Employee matters require review of employment agreements, benefits plans, and any collective bargaining obligations to determine what must be transferred or renegotiated. Employers should identify accrued liabilities such as vacation, bonuses or severance and document how these obligations will be handled at closing. Clear communication with employees about transition plans reduces operational disruption. When employees will transfer to the buyer, careful attention to wage, benefit and notice requirements avoids employment-related disputes. Where employment continuity is not intended, sellers must ensure compliance with termination and notification obligations. Legal advice helps align employment actions with contractual obligations and applicable labor laws.
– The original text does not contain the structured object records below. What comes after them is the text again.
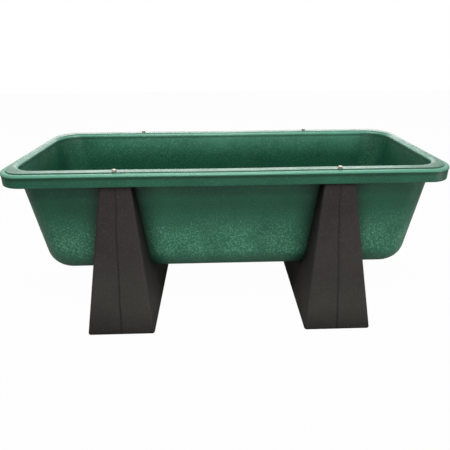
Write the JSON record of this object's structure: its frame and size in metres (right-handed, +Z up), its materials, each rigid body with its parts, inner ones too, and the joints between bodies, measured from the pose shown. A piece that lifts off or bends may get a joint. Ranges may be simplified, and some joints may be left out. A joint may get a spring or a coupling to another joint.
{
  "type": "bunk feeder",
  "caption": "Long feed trough: a deep round-cornered tub with a stepped, turned-down rim, bolted onto two hollow tapered stands that cradle it off the ground.",
  "frame": {"origin": "centre of the bounding box, on the floor the stands rest on", "axes": "+X along the feeder to the right stand, +Y to the rear, +Z up"},
  "size_m": [1.524, 0.81, 0.5549],
  "materials": {
    "green_plastic": "satin, fine orange peel",
    "black_plastic": "matt, fine grained",
    "bolt_steel": "zinc plated",
    "washer_steel": "zinc plated",
    "insert_brass": "turned"
  },
  "bodies": {
    "root": {"trough": "green_plastic", "left_stand": "black_plastic", "right_stand": "black_plastic", "front_left_bolt": "bolt_steel", "front_left_washer": "washer_steel", "front_left_insert": "insert_brass", "front_right_bolt": "bolt_steel", "front_right_washer": "washer_steel", "front_right_insert": "insert_brass", "rear_left_bolt": "bolt_steel", "rear_left_washer": "washer_steel", "rear_left_insert": "insert_brass", "rear_right_bolt": "bolt_steel", "rear_right_washer": "washer_steel", "rear_right_insert": "insert_brass"}
  },
  "joints": []
}
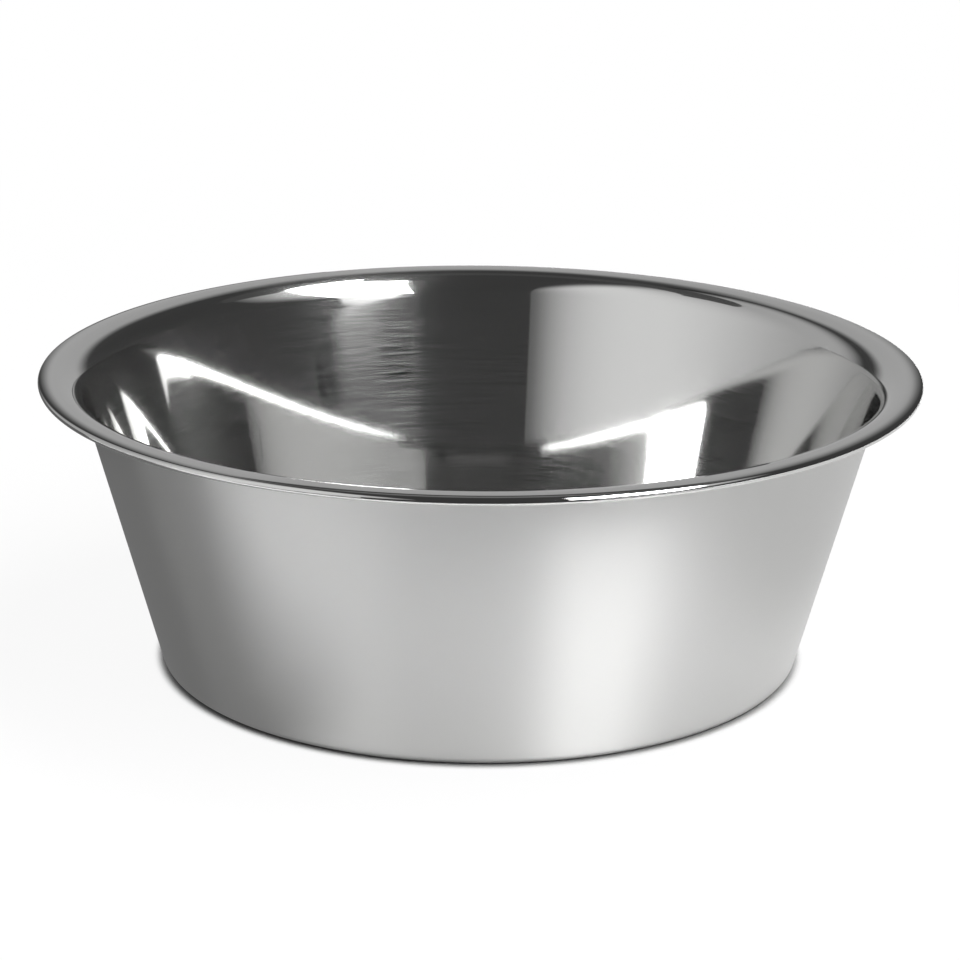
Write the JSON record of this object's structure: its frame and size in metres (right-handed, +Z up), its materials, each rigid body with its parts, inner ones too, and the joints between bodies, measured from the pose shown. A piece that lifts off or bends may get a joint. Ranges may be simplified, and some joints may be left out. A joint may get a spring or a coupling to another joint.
{
  "type": "metal pet bowl",
  "caption": "Round stainless steel pet bowl with a tapered wall, a rounded base edge and a wide flange folded under at its edge; holds food or water.",
  "frame": {"origin": "centre of the base, on the plane that the bowl stands on", "axes": "+Z up along the bowl's axis, from the base to the mouth; +X and +Y are alike, because the bowl is round"},
  "size_m": [0.21, 0.21, 0.0713],
  "materials": {
    "stainless_steel": "mirror-polished inside, on the flange and on the folded edge; satin-brushed round the outside of the wall"
  },
  "bodies": {
    "root": {"bowl": "stainless_steel"}
  },
  "joints": []
}
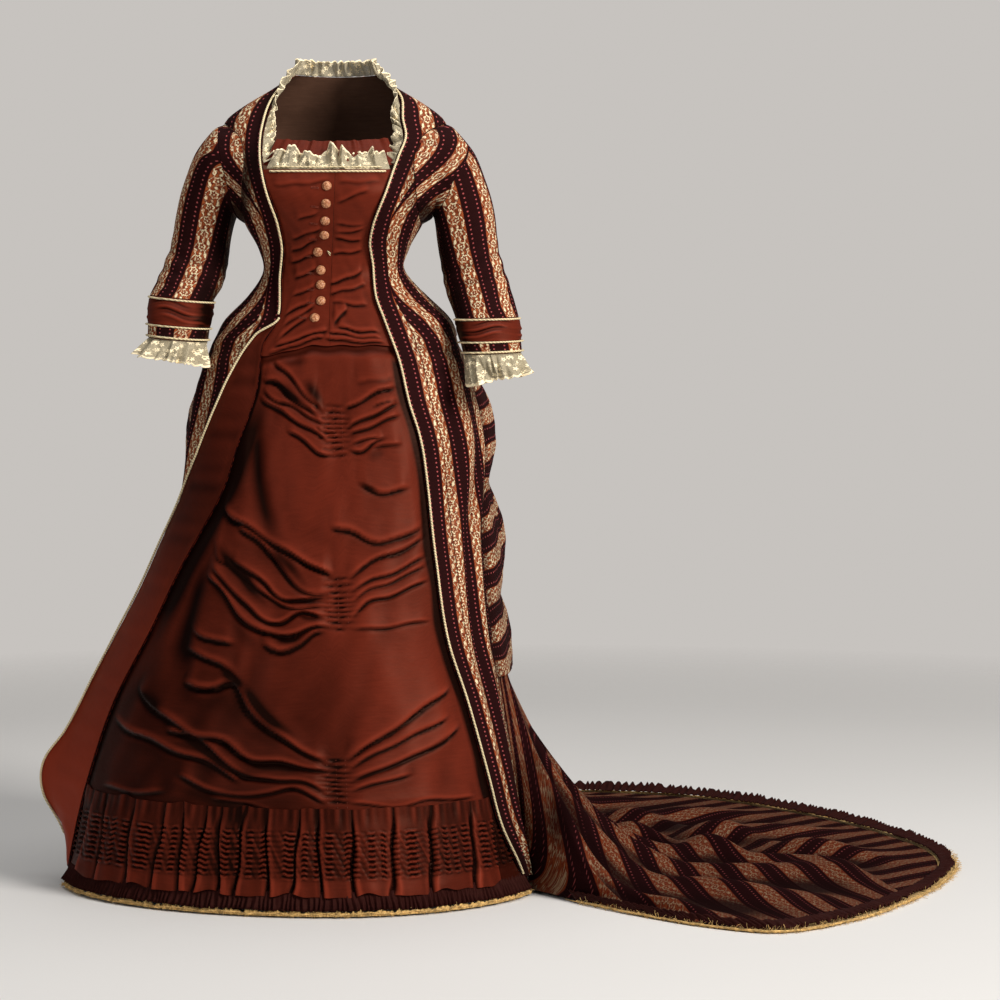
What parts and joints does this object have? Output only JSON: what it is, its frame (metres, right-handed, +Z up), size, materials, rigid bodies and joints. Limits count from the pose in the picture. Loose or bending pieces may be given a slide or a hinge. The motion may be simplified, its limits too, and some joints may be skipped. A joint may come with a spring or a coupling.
{
  "type": "victorian day dress",
  "caption": "Floor-length trained day dress as worn and empty: buttoned vest, striped overdress with puffed back, swagged apron, pleated flounce and three-quarter sleeves.",
  "frame": {"origin": "neck point between the wearer's shoulders, 1.345 m above the floor the hem stands on", "axes": "+Z up, -Y the wearer's front, +X the wearer's left, the side the train sweeps to"},
  "size_m": [1.546, 1.4252, 1.3748],
  "materials": {
    "rust_silk": "soft silk sheen",
    "striped_cloth": "cut velvet and brocade stripes",
    "plum_silk": "matt silk",
    "cream_lace": "matt cotton lace",
    "gold_lace": "frayed cotton lace",
    "cream_piping": "silk-covered cord",
    "copper_button": "brocade-covered dome"
  },
  "bodies": {
    "root": {"apron": "rust_silk", "back_drape": "striped_cloth", "bodice_back": "striped_cloth", "button_1": "copper_button", "button_2": "copper_button", "button_3": "copper_button", "button_4": "copper_button", "button_5": "copper_button", "button_6": "copper_button", "button_7": "copper_button", "button_8": "copper_button", "button_9": "copper_button", "cuff_lace_left": "cream_lace", "cuff_lace_right": "cream_lace", "cuff_left": "rust_silk", "cuff_right": "rust_silk", "flounce": "rust_silk", "front_left": "striped_cloth", "front_right": "striped_cloth", "hem_lace": "gold_lace", "hem_ruffle": "plum_silk", "neck_lace": "cream_lace", "neck_lace_front": "cream_lace", "neck_strip": "rust_silk", "piping_cuff_left_low": "cream_piping", "piping_cuff_left_top": "cream_piping", "piping_cuff_right_low": "cream_piping", "piping_cuff_right_top": "cream_piping", "piping_front_left": "cream_piping", "piping_front_right": "cream_piping", "piping_neckline": "cream_piping", "piping_revers": "cream_piping", "revers": "rust_silk", "sleeve_left": "striped_cloth", "sleeve_right": "striped_cloth", "train": "striped_cloth", "train_lace": "gold_lace", "train_ruffle": "plum_silk", "vest_left": "rust_silk", "vest_right": "rust_silk"}
  },
  "joints": []
}
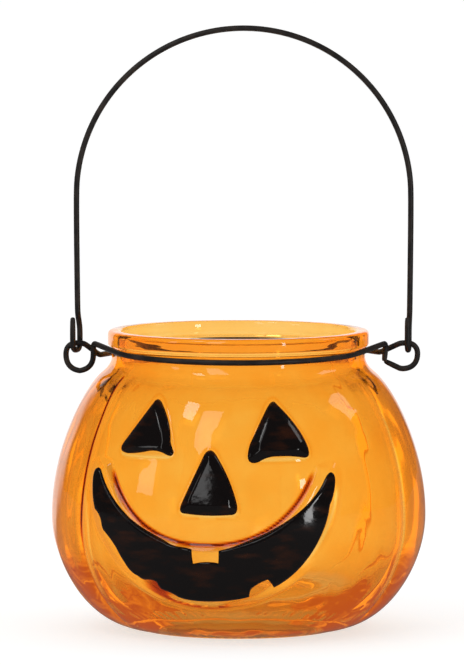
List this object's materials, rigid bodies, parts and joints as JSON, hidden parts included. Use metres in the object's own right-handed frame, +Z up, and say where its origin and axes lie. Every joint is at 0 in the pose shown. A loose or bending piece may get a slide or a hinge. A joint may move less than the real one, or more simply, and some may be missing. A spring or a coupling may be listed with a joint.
{
  "type": "pumpkin candle holder",
  "caption": "Ribbed amber glass jar for a candle, with a raised black jack-o'-lantern face, a wire round its neck and a wire bail to carry it by.",
  "frame": {"origin": "middle of the jar's foot, on the table", "axes": "+Z up along the jar's axis; the face looks to -Y, turned 9.6 degrees towards -X; the bail's two eyes lie on the left (-X) and right (+X)"},
  "size_m": [0.1155, 0.1181, 0.1868],
  "materials": {
    "glass": "clear amber glass, smooth and shiny, darker where it is thick",
    "enamel": "glossy black enamel",
    "wire": "satin black paint on steel wire"
  },
  "bodies": {
    "jar": {"glass_jar": "glass", "left_eye": "enamel", "right_eye": "enamel", "nose": "enamel", "mouth": "enamel"},
    "neck_wire": {"neck_wire": "wire"},
    "bail": {"bail_handle": "wire"}
  },
  "joints": [
    {"name": "neck_wire_turn", "type": "hinge", "parent": "jar", "child": "neck_wire", "pos_m": [0, 0, 0.0866], "axis": [0, 0, 1], "continuous": true},
    {"name": "bail_swing", "type": "hinge", "parent": "neck_wire", "child": "bail", "pos_m": [0, 0, 0.08855], "axis": [1, 0, 0], "range_deg": [-134, 134]}
  ]
}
Regulatory approvals and third-party consents are often required for assignment of certain contracts, licenses or leases. Identifying these needs early prevents last-minute defaults or blocked transfers. Counsel reviews agreements to determine consent requirements and assists in obtaining approvals or structuring the deal to avoid triggering problematic clauses. Some approvals take time or impose conditions on transfer, so timing considerations are integral to closing schedules. When consents are unlikely, parties can negotiate alternatives such as seller-provided transitional services or specific indemnities to address potential disruptions after closing. Early planning mitigates the risk of delayed or failed closings.

If a representation is breached after closing, the buyer typically makes an indemnity claim under the agreement and seeks recovery from escrowed funds or the seller directly. The buyer must follow the contractual claim procedures and meet any notice or mitigation requirements. Remedies vary depending on the severity of the breach and the limitations agreed upon in the contract. Sellers can limit exposure through negotiated caps, baskets, and survival periods that set boundaries for post-closing claims. Resolving such disputes often involves negotiation, mediation or binding procedures specified in the agreement. Clear contract drafting and timely communication help both parties address alleged breaches with minimal disruption.